Saya pernah begitu menyukai rakit-rakit bambu begini. Foto oleh: Wihikanwijna |
Tapi sekarang keadaannya
lah yang sedikit berubah. Bukannya mau menyalahkan keadaan, hanya saat ini saya
tidak mempunyai jujugan tempat terdekat menanti matahari terbit atau tenggelam
yang "tinggal locat" seperti kala saya tinggal di Bantul.
Kini juga harus ada izin
dari suami. Eh, merayu izinnya ibuk sama suami itu lebih gampang yang mana
ya?
Saya harus lebih banyak
lagi belajar tentang seni merayu suami, agar izin menyambut pagi di Waduk Sermo
ini bisa terulang lain waktu. Di buanyakk tempat lagi.
***
Warga sekitar dan bekal jala |
Dibanding harus mengulur
waktu keberangkatan, kami memang memilih untuk menunaikan salat subuh di
salahsatu masjid terdekat Waduk Sermo. Tidak jauh dari masjid yang letaknya
agak masuk di gang dusun ini, terdapat tempat pemberhentian retribusi Waduk
Sermo ternyata masih tutup.
Jalanan yang mulai
meliuk dan remang-remang itu, sempat membuat kami bingung menempuh arah.

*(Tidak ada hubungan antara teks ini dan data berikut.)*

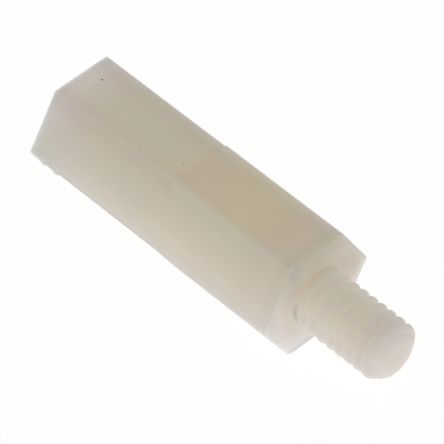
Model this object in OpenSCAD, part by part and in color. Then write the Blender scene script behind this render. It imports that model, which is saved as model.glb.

Syukurlah banyak papan petunjuk. Kami bisa melanjutkan mengitari Waduk Sermo
dengan kecepatan sedang.
Memotret Tirta. Foto oleh: @mardiya37 |
Pintu gerbang masih
tertutup. Sepeda motor kami parkir di depan pintu masuk dengan plang menutup.
Ternyata, di sana sudah
banyak sekali tenda-tenda berdiri, kendaraan berjejer, dan kerumunan orang
menyantap sarapan yang usai dimasak. Padahal, jika musim penghujan, tempat ini
tenggelam tidak terlihat. Genangan luas itu hanya menampakkan rakit bambu
bertulis Taman Bambu Air.
Pada musim penghujan
silam, saya pernah memotretnya ketika air waduk begitu penuh. Pengunjung yang
hendak berfoto di panggung bambu itu harus lewat perantara naik perahu.
Taman Bambu Air ketika musim penghujan |
Ketika musim kemarau, masih terlihat rakitnya (tempat swafoto) di tengah danau |
Wajah Waduk Sermo ketika
kemarau ternyata berubah. Banyak sekali sisi waduk yang mengering kemudian
berubah menjadi semacam sabana hijau.
Lumayan, warga sekitar
memanfaatkan sisi waduk yang mengering itu untuk menanam tanaman kalanjana
untuk stok pakan sapi dan kambing di rumah. Toh kalau musim penghujan, lahan
itu akan kembali terisi air.
Pada akhir musim kemarau
ini, spot swafoto yang sebelumnya bak cendawan di musim hujan ini juga banyak
yang gulung tikar. Entah untuk sementara saja, atau selamanya. Lahannya yang
sebagian besar ada di pinggiran terkena dampak kekeringan.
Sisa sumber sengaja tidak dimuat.